Lantaran hal itulah, Pengamat Otonomi Daerah Prof. Dr.
Djohermansyah Djohan mengatakan agar Menteri Dalam Negeri tidak mudah untuk
memberikan lampu hijau kepada kepala daerah yang mengundurkan diri dengan alasan
yang tidak kuat. Ia malah menandaskan, agar Menteri Dalam Negeri menolak saja
pengunduran diri tersebut.
Djohermansyah mengatakan, ongkos politik untuk memilih kepala
daerah itu tidaklah sedikit. Oleh karena itu pengunduran diri kepala daerah yang
tidak sesuai dengan undang-undang haruslah ditolak.
Pengunduran diri kepala daerah yang diperkenankan oleh
undang-undang adalah apabila ia berhalangan tetap, atau divonis bersalah oleh
pengadilan dan sudah berkekuatan hukum tetap.

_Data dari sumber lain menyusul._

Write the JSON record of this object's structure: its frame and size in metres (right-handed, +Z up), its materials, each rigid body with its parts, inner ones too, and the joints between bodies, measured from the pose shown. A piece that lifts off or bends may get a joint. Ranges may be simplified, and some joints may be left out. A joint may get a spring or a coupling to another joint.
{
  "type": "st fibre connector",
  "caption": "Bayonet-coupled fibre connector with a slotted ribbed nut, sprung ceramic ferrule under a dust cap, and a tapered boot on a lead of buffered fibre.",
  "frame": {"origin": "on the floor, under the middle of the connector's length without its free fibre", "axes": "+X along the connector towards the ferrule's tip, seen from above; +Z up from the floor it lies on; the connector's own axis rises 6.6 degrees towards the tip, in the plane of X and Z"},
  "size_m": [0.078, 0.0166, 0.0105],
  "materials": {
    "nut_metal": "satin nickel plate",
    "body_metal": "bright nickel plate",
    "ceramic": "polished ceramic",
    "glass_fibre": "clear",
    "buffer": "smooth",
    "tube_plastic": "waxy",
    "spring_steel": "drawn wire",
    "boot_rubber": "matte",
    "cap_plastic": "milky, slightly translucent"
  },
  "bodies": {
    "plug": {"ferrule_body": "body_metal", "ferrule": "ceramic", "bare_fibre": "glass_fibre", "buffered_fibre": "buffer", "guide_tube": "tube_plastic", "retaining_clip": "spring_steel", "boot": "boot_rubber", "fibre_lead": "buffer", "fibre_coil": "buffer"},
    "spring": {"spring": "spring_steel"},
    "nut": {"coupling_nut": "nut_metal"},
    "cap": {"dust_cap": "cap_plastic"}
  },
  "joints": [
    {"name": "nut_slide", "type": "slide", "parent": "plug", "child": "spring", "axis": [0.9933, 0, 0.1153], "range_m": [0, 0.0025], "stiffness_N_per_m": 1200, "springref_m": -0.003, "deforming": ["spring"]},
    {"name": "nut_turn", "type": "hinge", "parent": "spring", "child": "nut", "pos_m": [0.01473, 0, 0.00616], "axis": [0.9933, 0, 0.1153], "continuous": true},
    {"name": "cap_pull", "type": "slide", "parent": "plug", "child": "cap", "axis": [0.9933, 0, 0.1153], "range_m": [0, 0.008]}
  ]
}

Seperti yang telah kita ketahui, Bupati Indramayu Anna
Sophanah mengundurkan diri dengan alasan ingin merawat orang tuanya (ayahnya).
Bupati yang diusung oleh Partai Golkar, Gerindra, Demokrat dan PKS ini terpilih
untuk kedua kalinya sebagai Bupati Indramayu.

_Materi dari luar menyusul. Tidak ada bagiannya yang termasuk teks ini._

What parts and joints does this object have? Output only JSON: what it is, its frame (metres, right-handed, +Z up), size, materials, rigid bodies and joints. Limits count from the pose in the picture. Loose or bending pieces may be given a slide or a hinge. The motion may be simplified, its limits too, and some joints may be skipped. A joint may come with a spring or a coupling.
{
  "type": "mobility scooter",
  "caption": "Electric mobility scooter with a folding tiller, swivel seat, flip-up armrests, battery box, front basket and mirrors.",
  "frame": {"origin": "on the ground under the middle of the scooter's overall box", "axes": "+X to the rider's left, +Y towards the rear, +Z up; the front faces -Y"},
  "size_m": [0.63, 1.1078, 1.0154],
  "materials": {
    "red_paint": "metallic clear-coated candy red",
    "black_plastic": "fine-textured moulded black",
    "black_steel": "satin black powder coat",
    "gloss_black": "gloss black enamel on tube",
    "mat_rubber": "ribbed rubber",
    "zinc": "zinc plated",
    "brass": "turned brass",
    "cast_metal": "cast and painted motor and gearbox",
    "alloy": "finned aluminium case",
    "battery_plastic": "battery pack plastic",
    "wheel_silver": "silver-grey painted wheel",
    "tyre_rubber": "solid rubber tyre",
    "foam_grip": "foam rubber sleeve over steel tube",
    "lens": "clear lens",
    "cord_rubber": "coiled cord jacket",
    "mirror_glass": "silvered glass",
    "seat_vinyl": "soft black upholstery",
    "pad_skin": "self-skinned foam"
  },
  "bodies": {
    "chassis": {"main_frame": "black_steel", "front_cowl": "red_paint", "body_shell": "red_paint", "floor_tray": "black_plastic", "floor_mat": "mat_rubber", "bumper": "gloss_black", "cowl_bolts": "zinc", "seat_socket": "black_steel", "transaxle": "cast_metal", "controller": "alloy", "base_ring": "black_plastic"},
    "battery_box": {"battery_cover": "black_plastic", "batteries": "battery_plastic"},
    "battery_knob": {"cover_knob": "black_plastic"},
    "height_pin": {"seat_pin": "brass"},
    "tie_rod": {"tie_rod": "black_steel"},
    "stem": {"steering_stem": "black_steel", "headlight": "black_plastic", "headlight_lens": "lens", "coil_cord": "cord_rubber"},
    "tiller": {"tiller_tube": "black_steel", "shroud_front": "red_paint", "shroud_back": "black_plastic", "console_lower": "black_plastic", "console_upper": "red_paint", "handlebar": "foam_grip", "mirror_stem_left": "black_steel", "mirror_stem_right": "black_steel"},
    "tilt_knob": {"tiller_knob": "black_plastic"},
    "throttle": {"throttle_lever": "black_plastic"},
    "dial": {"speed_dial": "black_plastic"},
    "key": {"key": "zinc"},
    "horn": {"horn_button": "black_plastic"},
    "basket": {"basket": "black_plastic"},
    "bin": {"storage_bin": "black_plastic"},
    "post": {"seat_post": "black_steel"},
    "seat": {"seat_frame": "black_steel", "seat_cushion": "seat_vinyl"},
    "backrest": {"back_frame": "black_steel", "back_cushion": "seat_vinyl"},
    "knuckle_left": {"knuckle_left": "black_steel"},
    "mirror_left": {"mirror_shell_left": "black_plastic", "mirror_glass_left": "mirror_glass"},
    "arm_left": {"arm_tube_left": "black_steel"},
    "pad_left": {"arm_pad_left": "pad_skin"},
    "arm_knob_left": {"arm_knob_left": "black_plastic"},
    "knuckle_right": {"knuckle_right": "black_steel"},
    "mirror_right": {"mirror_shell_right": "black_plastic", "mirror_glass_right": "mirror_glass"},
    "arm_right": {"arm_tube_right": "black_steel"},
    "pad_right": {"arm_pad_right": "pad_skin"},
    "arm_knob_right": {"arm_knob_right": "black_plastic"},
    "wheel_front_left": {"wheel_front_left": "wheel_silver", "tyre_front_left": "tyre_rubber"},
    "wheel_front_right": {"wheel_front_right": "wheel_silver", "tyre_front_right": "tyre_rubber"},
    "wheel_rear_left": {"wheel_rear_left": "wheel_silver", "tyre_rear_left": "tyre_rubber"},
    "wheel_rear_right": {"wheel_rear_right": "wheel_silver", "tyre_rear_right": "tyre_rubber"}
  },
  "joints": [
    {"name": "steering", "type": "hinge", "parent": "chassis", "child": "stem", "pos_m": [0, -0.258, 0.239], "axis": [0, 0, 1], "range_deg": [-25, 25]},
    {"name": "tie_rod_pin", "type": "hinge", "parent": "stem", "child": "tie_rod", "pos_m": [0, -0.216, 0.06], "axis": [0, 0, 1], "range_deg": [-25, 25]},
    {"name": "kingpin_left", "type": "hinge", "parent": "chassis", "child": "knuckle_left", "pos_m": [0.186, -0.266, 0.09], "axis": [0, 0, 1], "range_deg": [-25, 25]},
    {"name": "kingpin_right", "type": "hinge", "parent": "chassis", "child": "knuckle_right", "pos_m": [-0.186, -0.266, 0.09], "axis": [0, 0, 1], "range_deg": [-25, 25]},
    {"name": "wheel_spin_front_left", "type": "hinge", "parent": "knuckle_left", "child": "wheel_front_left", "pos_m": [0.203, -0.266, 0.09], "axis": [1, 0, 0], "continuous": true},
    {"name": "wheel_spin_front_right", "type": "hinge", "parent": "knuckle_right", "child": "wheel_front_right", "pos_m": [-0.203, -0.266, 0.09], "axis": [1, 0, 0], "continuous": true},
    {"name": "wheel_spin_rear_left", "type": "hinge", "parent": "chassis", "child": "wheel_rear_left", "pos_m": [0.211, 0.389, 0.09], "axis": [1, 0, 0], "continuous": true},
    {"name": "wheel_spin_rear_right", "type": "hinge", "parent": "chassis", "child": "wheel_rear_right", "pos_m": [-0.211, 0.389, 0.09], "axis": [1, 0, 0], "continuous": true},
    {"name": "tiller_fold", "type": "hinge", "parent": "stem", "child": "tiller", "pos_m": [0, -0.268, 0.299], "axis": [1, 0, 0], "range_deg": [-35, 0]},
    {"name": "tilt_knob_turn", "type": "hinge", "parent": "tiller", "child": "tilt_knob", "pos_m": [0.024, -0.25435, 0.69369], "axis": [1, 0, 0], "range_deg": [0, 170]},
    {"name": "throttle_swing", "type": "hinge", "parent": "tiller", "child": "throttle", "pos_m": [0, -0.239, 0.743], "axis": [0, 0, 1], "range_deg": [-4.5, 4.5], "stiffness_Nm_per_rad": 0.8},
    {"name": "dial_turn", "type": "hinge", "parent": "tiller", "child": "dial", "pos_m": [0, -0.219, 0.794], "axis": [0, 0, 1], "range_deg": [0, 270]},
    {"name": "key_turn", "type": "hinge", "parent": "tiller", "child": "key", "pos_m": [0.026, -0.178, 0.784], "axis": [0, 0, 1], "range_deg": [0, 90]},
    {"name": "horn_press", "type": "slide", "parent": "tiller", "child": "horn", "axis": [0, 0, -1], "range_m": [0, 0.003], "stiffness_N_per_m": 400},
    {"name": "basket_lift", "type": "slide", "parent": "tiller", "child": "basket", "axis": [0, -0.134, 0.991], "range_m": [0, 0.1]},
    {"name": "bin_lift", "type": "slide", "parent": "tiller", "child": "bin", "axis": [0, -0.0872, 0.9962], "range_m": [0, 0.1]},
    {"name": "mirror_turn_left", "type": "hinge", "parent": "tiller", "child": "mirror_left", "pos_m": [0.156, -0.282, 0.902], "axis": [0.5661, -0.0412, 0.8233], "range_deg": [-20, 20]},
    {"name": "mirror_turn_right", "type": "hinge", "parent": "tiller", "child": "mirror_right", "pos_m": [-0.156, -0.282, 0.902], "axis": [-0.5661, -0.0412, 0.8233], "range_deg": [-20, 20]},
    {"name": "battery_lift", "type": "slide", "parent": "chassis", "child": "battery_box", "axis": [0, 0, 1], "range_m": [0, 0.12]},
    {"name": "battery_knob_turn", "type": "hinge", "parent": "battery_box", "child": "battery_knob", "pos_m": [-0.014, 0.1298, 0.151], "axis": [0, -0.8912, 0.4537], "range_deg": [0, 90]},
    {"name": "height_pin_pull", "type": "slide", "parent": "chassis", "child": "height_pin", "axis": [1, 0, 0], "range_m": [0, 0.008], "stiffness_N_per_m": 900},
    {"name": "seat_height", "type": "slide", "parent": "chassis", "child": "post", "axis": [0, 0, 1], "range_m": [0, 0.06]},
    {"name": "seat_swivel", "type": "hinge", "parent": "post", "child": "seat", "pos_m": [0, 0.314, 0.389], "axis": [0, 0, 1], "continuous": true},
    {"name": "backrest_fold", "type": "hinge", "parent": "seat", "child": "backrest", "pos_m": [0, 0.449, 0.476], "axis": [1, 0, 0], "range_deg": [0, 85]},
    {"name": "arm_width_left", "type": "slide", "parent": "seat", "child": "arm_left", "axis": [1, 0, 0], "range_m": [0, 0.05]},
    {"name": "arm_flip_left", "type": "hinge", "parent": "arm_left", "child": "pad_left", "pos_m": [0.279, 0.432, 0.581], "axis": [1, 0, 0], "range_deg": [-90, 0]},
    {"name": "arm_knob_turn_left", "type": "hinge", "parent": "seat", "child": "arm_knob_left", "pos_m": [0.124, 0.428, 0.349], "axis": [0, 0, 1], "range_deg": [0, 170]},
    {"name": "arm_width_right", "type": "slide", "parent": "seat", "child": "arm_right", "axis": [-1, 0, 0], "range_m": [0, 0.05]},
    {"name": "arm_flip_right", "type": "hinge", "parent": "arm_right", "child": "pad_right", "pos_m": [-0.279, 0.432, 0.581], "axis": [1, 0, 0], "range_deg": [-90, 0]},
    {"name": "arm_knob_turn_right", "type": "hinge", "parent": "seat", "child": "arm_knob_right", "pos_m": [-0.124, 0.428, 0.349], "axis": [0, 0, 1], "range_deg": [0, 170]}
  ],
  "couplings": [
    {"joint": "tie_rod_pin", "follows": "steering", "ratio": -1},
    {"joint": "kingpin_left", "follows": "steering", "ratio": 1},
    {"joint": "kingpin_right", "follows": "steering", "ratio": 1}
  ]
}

Ia menjabat bupati Indramayu periode pertamanya pada 2010-2015. Kemudian
pada 2015 Anna terpilih kembali untuk periode keduanya yakni 2015-2018.
Pengunduran diri Bupati Indramayu ini telah direstui oleh
partai pengusungnya. Hal ini diungkapkan
Politisi Partai Golkar Dave Akbarshah Fikarno. Ia mungungkapkan partai koalisi
menerima pengunduran dirinya. Dave malah menyebutkan bahwa sebelum pengunduran diri
Anna ini menghebohkan, Ketua Umum Golkar Airlangga Hartarto disebut-sebut diajak
berkonsultasi mengenai pengunduran diri Anna. Dave mengatakan Anna sebelumnya
telah menemui Airlangga untuk mengutarakan maksud pengunduran dirinya itu.
Menteri Dalam Negeri Tjahjo Kumolo pada 13 November lalu telah
menerima langsung Anna Sophanah dan mendengar langsung alasan pengunduran dirinya.
Pihaknya mengatakan, Kementerian Dalam Negeri masih menunggu surat dari Dewan
Perwakilan Rakyat Daerah (DPRD) Kabupaten Indramayu mengenai tanggapan atas
pengunduran diri Bupati Indramayu itu.
Sementara itu, Gubernur Jawa Barat Ridwan Kamil memaklumi
pengunduran diri Anna Sophanah. Ridwan Kamil menilai jika dipaksakan tetap
menjabat, dirinya malah mengkhawatirkan pelayanan kepada masyarakat menjadi
kurang optimal.
Ridwan Kamil mengatakan, orang yang orientasinya sudah bergeser
harus dimaklumi. Apalagi posisinya sebagai kepala daerah. Ia mengatakan
pihaknya tinggal menunggu surat dari Menteri Dalam Negeri apakah menyetujui
atau tidak pengunduran diri Bupati Indramayu itu.
Ridwan juga mengatakan, apabila sudah disetujui maka secara
otomatis wakil bupatinya yang akan menggantikan posisi Anna. Kemudian partai
pengusung akan menentukan pengganti wakil bupati.
Perlu Adanya Sanksi di
Aturan Baru
Sementara itu Prof. Djohermansyah mengutarakan, harus ada
regulasi yang mengatur pengunduran diri kepala daerah apabila pengunduran
dirinya itu dengan alasan keluarga. Harus ada batasan waktu juga bagi kepala
daerah agar tidak seenaknya minta mundur.
“Ke depan nanti apabila Undang-undangnya direvisi, disebutkan
apabila ada kepala daerah terpilih dilarang untuk mundur dari jabatannya dalam
jangka waktu tertentu,” kata Djohermansjah.
Prof. Djohermansjah berpandangan, apabila hal ini dibiarkan,
nanti dikhawatirkan akan diikuti oleh yang lainnya. “Jadi politisi itu hidup
mati. Itu politisi yang tidak siap untuk maju. Tidak matang. Jadi kalau gitu,
mana yang lebih baik? Kalau saya sih negara keras saja," lanjut Prof. Djohermansjah.